1 hour ago
Sunday, 26 June 2011
Old photos of old pictures
While hunting around for some other photos last night, I found this lot - some of the images & newspaper cuttings from the May 1990 exhibition in Luxembourg, plus a few of other paintings from the 1980s. So here they are, in lieu of anything newer this weekend (I am adding borders to quilts and other not very interesting things, before having a big sandwiching/tacking/basting session in a few weeks - which does not make for very interesting photos at the moment). Jean-Marc has just had another exhibition in Luxembourg - I think it has finished now, but unfortunately I seem to have lost the invitation he sent, so I don't know. His work has gone off into amazing directions, while I have totally lost touch with Shaun.
I've tried to soften/improve the half tone photo from the Cambrian News a bit, so you can see more of the paintings. I wonder if we ever bought a b/w print of it? Probably not. I had quite a bundle of identical newspaper cuttings, because we used to return only the dated headers from the unsold weekly paper when I worked at Galloways bookshop, so I probably clipped the article out of every return that week :-) I was 25 and Shaun was 24, but we both look about 14!
I know there are more photos floating around somewhere of the actual exhibition, but these were the only two with the cuttings, all my work. The first is one my Jacques Brel series (blue, left, Ne me quitte pas) and the one on the right a portrait of a friend, who is a writer, linguist, actor and director.
Here's the orange portrait on the easel - I used a lot of orange even then. The medium is mostly Rotring Artist Colour, a fantastic liquid acrylic ink developed for airbrushes, which allowed an astonishingly luminous finish, built up in numerous transparent glazes. Unfortunately, with the demise of the airbrush, this ink isn't made any more and I haven't found anything quite like it. I still have some and eke it out when I use it. The pigment particles were almost microscopic, which is how it didn't clog airbrushes but also how it could maintain that intense colour effect without muddying the hues. I applied it with assorted brushes for this portrait, and mixed it with a glaze medium for more transparency. The dense black of the suits were done with regular black acrylic. At the time, I was very fond of using words in paintings (and would use more text in quilts, if it didn't cause problems with international book editions) - I love text on fabric too. In those days, it was Letraset. I must have got through tons of the stuff.
A few slightly earlier pictures follow - the cubist phase - 'And flitted away as far as they could from the castle that lay east of the sun and west of the moon' - oil on canvas. Canvases were so expensive then. We used to stretch our own - buy the frame sections and canvas from the art dept shop, then get to work with the staple gun. The canvas they sold was very rough compared with that on ready made canvases, unprimed, and wore brushes out in no time at all. This hangs in the stairwell here. The photo looks like it was taken in the common room in the old art dept. building on Llanbadarn Road.

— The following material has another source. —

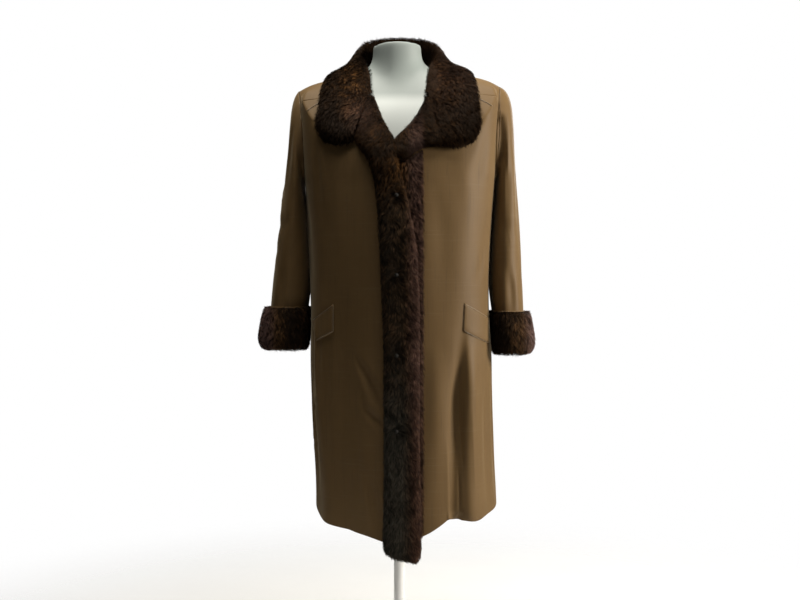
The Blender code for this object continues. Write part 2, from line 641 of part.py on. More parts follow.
def cuff_point(side, turn, z, out):
    """Point outside the sleeve at a height near the wrist."""
    low, high = 8.0, float(len(SLEEVE) - 1)
    for _ in range(24):
        station = (low + high) / 2
        if sleeve_point(side, station, turn).z > z:
            low = station
        else:
            high = station
    point = sleeve_point(side, station, turn)
    on_sleeve = beside_body(Vector((point.x, point.y, z)), side, wrist_gap(z))
    away = sleeve_point(side, station, turn, out) - point
    moved = on_sleeve + Vector((away.x, away.y, 0))
    if out > LAY:
        moved = beside_body(moved, side, BESIDE_CUFF)
    return moved


# ---------------------------------------------------------------- fur on the front
# Section of a strip, from the outer edge to the inner one: place across it and height as a share of the fur on
# its upper side, and place across it of the points of its underside.
SECTION_TOP = (
    (0.0, 0.35), (0.04, 0.78), (0.15, 0.96), (0.40, 1.0), (0.65, 1.0), (0.86, 0.96), (0.965, 0.74), (1.0, 0.30),
)
SECTION_UNDER = (0.015, 0.06, 0.18, 0.42, 0.68, 0.91, 0.94, 0.985)
LIP_POINTS = 2               # the last points of the underside, which turn down over the cloth's edge
LAPEL_FROM = 1.08            # above this height the fur is the lapel's


def strip_section(row, base, rise, over, lip):
    """Upper and under side of a strip between its two edges. lip: how far the inner edge turns down."""
    outer_x, outer_z, inner_x, inner_z = row

    def at(share, out):
        return seen_at(outer_x + (inner_x - outer_x) * share, outer_z + (inner_z - outer_z) * share, out, over)

    top = [at(share, base + rise * height) for share, height in SECTION_TOP]
    top[-1] = at(1.0, base - lip + (rise + lip) * 0.30)
    under = [at(share, base) for share in SECTION_UNDER[:-LIP_POINTS]]
    under += [at(share, base - lip) for share in SECTION_UNDER[-LIP_POINTS:]]
    return top, under


def make_strip(name, rows, over, material, lip=0.0, between=2):
    tops, unders = [], []
    last = len(rows) - 1
    for i in range(last * between + 1):
        station = i / between
        row = blend_rows(rows, station)
        clear = LAPEL_CLEAR * smooth_step((row[3] - LAPEL_FROM) / 0.05)
        ends = min(station, last - station)
        rise = FUR_STRIP * (0.62 + 0.38 * smooth_step(ends / 1.2))
        top, under = strip_section(row, LAY + clear, rise, over, lip)
        tops.append(top)
        unders.append(under)
    return wall(name, tops, unders, material)


# ---------------------------------------------------------------- collar
COLLAR_CLEAR = 0.0034        # the collar's underside clears the shoulder cloth
# Section of the fall: place from the outer edge to the crest and height as a share of the fur on its upper side,
# and place from the outer edge to the neckline of the points of its underside.
COLLAR_TOP = ((0.0, 0.30), (0.04, 0.55), (0.13, 0.82), (0.30, 0.96), (0.50, 1.0), (0.70, 1.0), (0.88, 1.0))
COLLAR_UNDER = (0.025, 0.12, 0.26, 0.42, 0.58, 0.74, 0.90)
COLLAR_BETWEEN = 3           # sections from one row of the collar's tables to the next
COLLAR_BULGE = 0.005
CREST_FRONT, CREST_BACK = 0.0105, 0.0190    # thickness where the fur rolls over
GORGE_FROM, GORGE_TO = 4.5, 6.0      # up to the first station a section is straight seen from the front


def collar_rows(side, front_rows):
    """Stations of half a collar, every edge given by angle and level."""
    rows = []
    for edge_x, edge_z, crest_x, crest_y, crest_z, neck_angle in front_rows:
        angle, level = place(side * edge_x, edge_z)
        rows.append((abs(angle), level, crest_x, crest_y, crest_z, neck_angle))
    return tuple(rows) + COLLAR_BACK


def collar_section(side, row, station):
    edge_angle, edge_level, crest_x, crest_y, crest_z, neck_angle = row
    crest = Vector((side * crest_x, crest_y, crest_z))
    neck = surface(side * neck_angle, NECK)
    edge = surface(side * edge_angle, edge_level)
    straight = smooth_step((GORGE_TO - station) / (GORGE_TO - GORGE_FROM))

    def at(share, out):
        angle = side * (edge_angle + (neck_angle - edge_angle) * share)
        level = edge_level + (NECK - edge_level) * share
        if straight > 0:
            seen = edge + (neck - edge) * share
            seen_angle, seen_level = place(seen.x, seen.z)
            angle += (seen_angle - angle) * straight
            level += (seen_level - level) * straight
        return surface(angle, level, out, over=side < 0)

    def top(share, height):
        """The fall's upper face: a fur's thickness over the cloth, and up to the crest."""
        low = at(share, FUR_COLLAR * height)
        normal = (low - at(share, 0.0)).normalized()
        line = edge + (crest - edge) * share + normal * COLLAR_BULGE
        rise = max(0.0, (line - low).dot(normal))
        lifted = low + normal * rise
        return lifted + (line - lifted) * smooth_step((share - 0.55) / 0.45)

    thick = CREST_FRONT + (CREST_BACK - CREST_FRONT) * smooth_step((station - 5.5) / 3.0)
    inward = Vector((-crest.x, 0.01 - crest.y, 0)).normalized()
    upper = [top(share, height) for share, height in COLLAR_TOP]
    upper += [crest, crest + inward * thick * 0.45 - Vector((0, 0, 0.005))]
    under = [at(share, COLLAR_CLEAR) for share in COLLAR_UNDER]
    under.append(neck + (crest - neck) * 0.12 + Vector((0, 0, COLLAR_CLEAR)))
    under.append(neck + (crest - neck) * 0.60 + inward * thick * 0.45)
    return upper, under


def make_collar(material):
    sections = []
    for side, front_rows in ((-1, COLLAR_FRONT_LEFT), (1, COLLAR_FRONT_RIGHT)):
        rows = collar_rows(side, front_rows)
        stations = [i / COLLAR_BETWEEN for i in range(COLLAR_BETWEEN * (len(rows) - 1) + 1)]
        half = [collar_section(side, blend_rows(rows, station), station) for station in stations]
        sections = half if side < 0 else sections + half[-2::-1]
    return wall("collar", [upper for upper, _ in sections], [under for _, under in sections], material)


# ---------------------------------------------------------------- pockets, fasteners
def make_pocket(name, side, material):
    """A slanted welt, laid on the front from its points."""
    x = WELT_FRONT_X["left" if side < 0 else "right"]
    angle, _ = place(x, WELT_FRONT_TOP_Z)
    columns, rows = 8, 4
    outer, inner = [], []
    for i in range(rows + 1):
        outer_row, inner_row = [], []
        walked, here = 0.0, angle
        for j in range(columns + 1):
            target = WELT_LENGTH * j / columns
            while walked < target:
                walked += (ring_point(RINGS, here + side * 0.2, 4) - ring_point(RINGS, here, 4)).length
                here += side * 0.2
            z = WELT_FRONT_TOP_Z - WELT_HEIGHT * i / rows - WELT_SLOPE * target
            level = level_at(z)
            outer_row.append(surface(here, level, LAY + WELT_THICKNESS, over=side < 0))
            inner_row.append(surface(here, level, LAY, over=side < 0))
        outer.append(outer_row)
        inner.append(inner_row)
    return wall(name, outer, inner, material)


def level_at(z):
    """Level of a height on the straight part of the skirt."""
    for i, (low, high) in enumerate(zip(RINGS, RINGS[1:])):
        if z <= high[0]:
            return i + (z - low[0]) / (high[0] - low[0])
    return float(NECK)


def make_fastener(name, z, material):
    base = LAY + FUR_STRIP + SEAM * 2
    spot = seen_at(FASTENER_X, z, base, over=True)
    ahead = seen_at(FASTENER_X, z, base + 0.01, over=True) - spot
    bpy.ops.mesh.primitive_cylinder_add(vertices=16, radius=FASTENER_RADIUS, depth=FASTENER_THICKNESS)
    item = bpy.context.object
    item.name = name
    item.rotation_euler = ahead.to_track_quat("Z", "Y").to_euler()
    item.location = spot + ahead.normalized() * (FASTENER_THICKNESS / 2)
    bevel = item.modifiers.new("edge", "BEVEL")
    bevel.width = 0.001
    bevel.segments = 1
    keep(item, material)


def keep(item, material):
    """Puts an object that a primitive made among the coat's parts."""
    for owner in list(item.users_collection):
        owner.objects.unlink(item)
    COAT.objects.link(item)
    item.data.materials.append(material)
    item.data.shade_smooth()
    item.data.set_sharp_from_angle(angle=math.radians(50))


# ---------------------------------------------------------------- dress form
def make_form(material, stand_material):
    sections = []
    for level in range(len(FORM_RINGS)):
        sections.append([ring_point(FORM_RINGS, 360.0 * i / FORM_STEPS, level) for i in range(FORM_STEPS)])
    loft("form_torso", sections, material)
    pole_top = FORM_RINGS[0][0] - SEAM
    pole_foot = BASE_THICKNESS + SEAM
    bpy.ops.mesh.primitive_cylinder_add(vertices=20, radius=POLE_RADIUS, depth=pole_top - pole_foot)
    pole = bpy.context.object
    pole.name = "form_pole"
    pole.location = (0, 0, (pole_top + pole_foot) / 2)
    keep(pole, stand_material)
    bpy.ops.mesh.primitive_cylinder_add(vertices=ROUND_STEPS, radius=BASE_RADIUS, depth=BASE_THICKNESS)
    base = bpy.context.object
    base.name = "form_base"
    base.location = (0, 0, BASE_THICKNESS / 2)
    bevel = base.modifiers.new("edge", "BEVEL")
    bevel.width = BASE_BEVEL
    bevel.segments = 2
    bevel.limit_method = "ANGLE"
    keep(base, stand_material)


# ---------------------------------------------------------------- the coat
for old in list(bpy.data.objects):
    bpy.data.objects.remove(old, do_unlink=True)
COAT = bpy.data.collections.new("fur_lined_coat")
bpy.context.scene.collection.children.link(COAT)

SATIN = (0.115, 0.080, 0.045)
FUR = (0.018, 0.009, 0.005)
WHITE = (0.72, 0.75, 0.72)

make_front("front_over", -1, True, finish_material("satin_over", SATIN, 0.45))
make_front("front_under", 1, False, finish_material("satin_under", SATIN, 0.45))
make_back(finish_material("satin_back", SATIN, 0.45))
for side, word in ((-1, "left"), (1, "right")):
    make_yoke("yoke_" + word, side, finish_material("satin_yoke_" + word, SATIN, 0.45))
    make_sleeve("sleeve_" + word, side, finish_material("satin_sleeve_" + word, SATIN, 0.45))
    make_cuff("cuff_" + word, side, finish_material("fur_cuff_" + word, FUR, 0.8))
    make_pocket("pocket_" + word, side, finish_material("satin_pocket_" + word, SATIN, 0.45))
make_strip("strip_under", STRIP_UNDER, False, finish_material("fur_strip_under", FUR, 0.8))
make_strip("strip_over", STRIP_OVER, True, finish_material("fur_strip_over", FUR, 0.8),
           lip=CLOTH + LAY * 0.6)
make_strip("lapel_under", LAPEL_UNDER, False, finish_material("fur_lapel_under", FUR, 0.8))
make_collar(finish_material("fur_collar", FUR, 0.8))
for number, height in enumerate(FASTENER_HEIGHTS, start=1):
    make_fastener("fastener_%d" % number, height, finish_material("fastener_%d" % number, (0.03, 0.025, 0.02), 0.35, 0.6))
make_form(finish_material("form_white", WHITE, 0.5), finish_material("stand_white", WHITE, 0.4))
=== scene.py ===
"""Looks of a fur-lined coat on a dress form: satin shell with hung folds, long-haired collar,
front bands and turned-back cuffs, a smooth display form on a pale pole and foot."""

import math

import bmesh
import bpy
import numpy as np
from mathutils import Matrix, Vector, kdtree, noise
from mathutils.bvhtree import BVHTree


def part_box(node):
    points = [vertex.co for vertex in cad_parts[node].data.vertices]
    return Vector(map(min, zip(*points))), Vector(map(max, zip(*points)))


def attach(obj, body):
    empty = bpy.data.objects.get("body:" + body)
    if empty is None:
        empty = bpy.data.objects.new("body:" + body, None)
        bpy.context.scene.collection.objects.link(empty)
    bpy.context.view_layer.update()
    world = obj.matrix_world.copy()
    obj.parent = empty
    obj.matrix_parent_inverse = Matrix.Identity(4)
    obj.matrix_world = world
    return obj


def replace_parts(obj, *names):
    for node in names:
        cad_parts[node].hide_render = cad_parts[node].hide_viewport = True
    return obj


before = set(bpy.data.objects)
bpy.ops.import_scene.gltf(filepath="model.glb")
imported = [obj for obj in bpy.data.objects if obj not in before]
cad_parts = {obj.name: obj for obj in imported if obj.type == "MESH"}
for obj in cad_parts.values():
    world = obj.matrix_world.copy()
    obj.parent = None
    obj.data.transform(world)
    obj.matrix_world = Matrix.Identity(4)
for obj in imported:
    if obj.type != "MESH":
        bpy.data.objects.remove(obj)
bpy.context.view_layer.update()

MM = 0.001
FRONTS = ("front_over", "front_under")
YOKES = ("yoke_left", "yoke_right")
SLEEVES = ("sleeve_left", "sleeve_right")
FASTENERS = ("fastener_1", "fastener_2", "fastener_3", "fastener_4")
FASTENER_HEIGHTS = (1.079, 0.917, 0.750, 0.593)
FASTENER_FRONT = -0.17


# ---------------------------------------------------------------- camera, light and floor

def set_camera():
    """Stands at the coat's middle height, 2.3 m in front, looking down by a degree."""
    away, drop = 2.3, 0.038
    eye = bpy.data.objects.new("eye", bpy.data.cameras.new("eye"))
    bpy.context.collection.objects.link(eye)
    eye.location = (0.001, -away, 0.90)
    eye.rotation_euler = (math.pi / 2 - math.atan(drop / away), 0, 0)
    eye.data.lens, eye.data.sensor_width = 46.23, 36
    eye.data.clip_start, eye.data.clip_end = 0.05, 60
    bpy.context.scene.camera = eye


def softbox(name, place, aim, size, watts, colour=(1, 1, 1)):
    lamp = bpy.data.lights.new(name, "AREA")
    lamp.shape, lamp.size, lamp.size_y = "RECTANGLE", *size
    lamp.energy, lamp.color = watts, colour
    holder = bpy.data.objects.new(name, lamp)
    bpy.context.collection.objects.link(holder)
    holder.location = place
    holder.rotation_euler = (Vector(aim) - Vector(place)).to_track_quat("-Z", "Y").to_euler()


class Tone:
    """A socket of a material's tree. Sums on it add their Math nodes."""

    def __init__(self, tree, socket=None):
        self.tree, self.socket = tree, socket

    def node(self, kind, settings=None, inputs=None, out=0):
        """Adds any one node: its settings first, then the values or links of its sockets."""
        made = self.tree.nodes.new("ShaderNode" + kind)
        for name, value in (settings or {}).items():
            setattr(made, name, value)
        for name, value in (inputs or {}).items():
            if isinstance(value, Tone):
                self.tree.links.new(value.socket, made.inputs[name])
            else:
                made.inputs[name].default_value = value
        return Tone(self.tree, made.outputs[out]) if made.outputs else None

    def sum(self, operation, *values):
        return self.node("Math", {"operation": operation}, dict(enumerate(values)))

    def __add__(self, other):
        return self.sum("ADD", self, other)

    def __sub__(self, other):
        return self.sum("SUBTRACT", self, other)

    def __rsub__(self, other):
        return self.sum("SUBTRACT", other, self)

    def __mul__(self, other):
        return self.sum("MULTIPLY", self, other)

    __radd__, __rmul__ = __add__, __mul__

    def between(self, low, high):
        """0 below low, 1 above high, with a soft step between."""
        return self.node("MapRange", {"interpolation_type": "SMOOTHSTEP"},
                         {"Value": self, "From Min": low, "From Max": high})

    def part(self, axis):
        return self.node("SeparateXYZ", inputs={0: self}, out="XYZ".index(axis))

    def stretched(self, scale):
        return self.node("VectorMath", {"operation": "MULTIPLY"}, {0: self, 1: scale})

    def speckle(self, scale, detail=2.0, rough=0.5):
        return self.node("TexNoise", inputs={"Vector": self, "Scale": scale, "Detail": detail,
                                             "Roughness": rough})

    def relief(self, strength, distance, over=None):
        sockets = {"Height": self, "Strength": strength, "Distance": distance}
        if over is not None:
            sockets["Normal"] = over
        return self.node("Bump", inputs=sockets)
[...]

From the abtract impressionist phase (I was really into Kadinsky's early work by then and the very vivid colour of both these paintings meant I was only working with primary colours, plus black & white). I am not sure what this painting was about! - other than being vaguely something to do with disguise, carnival etc. I had temporarily given up on paintbrushes and the paint was applied here with offcuts of mounting card and a defunct credit card. Both c1985/86.
The last two are later c. 1990. Interested in aerial photography/mapping/landscape imagery more, a bit influenced by some of my ex tutors' work I think (especially Alastair Crawford's landscapes), mid C20th British landscape artists and contemporary Welsh landscape painting generally (although of course this is an English scene - the white horse at Uffington).
Spot the differences? The one above is the original study on canvas, while the one below is the much larger painting on a black ground on hardboard panel. I marginally prefer the study over the finished painting. Both are acrylic, thickly applied.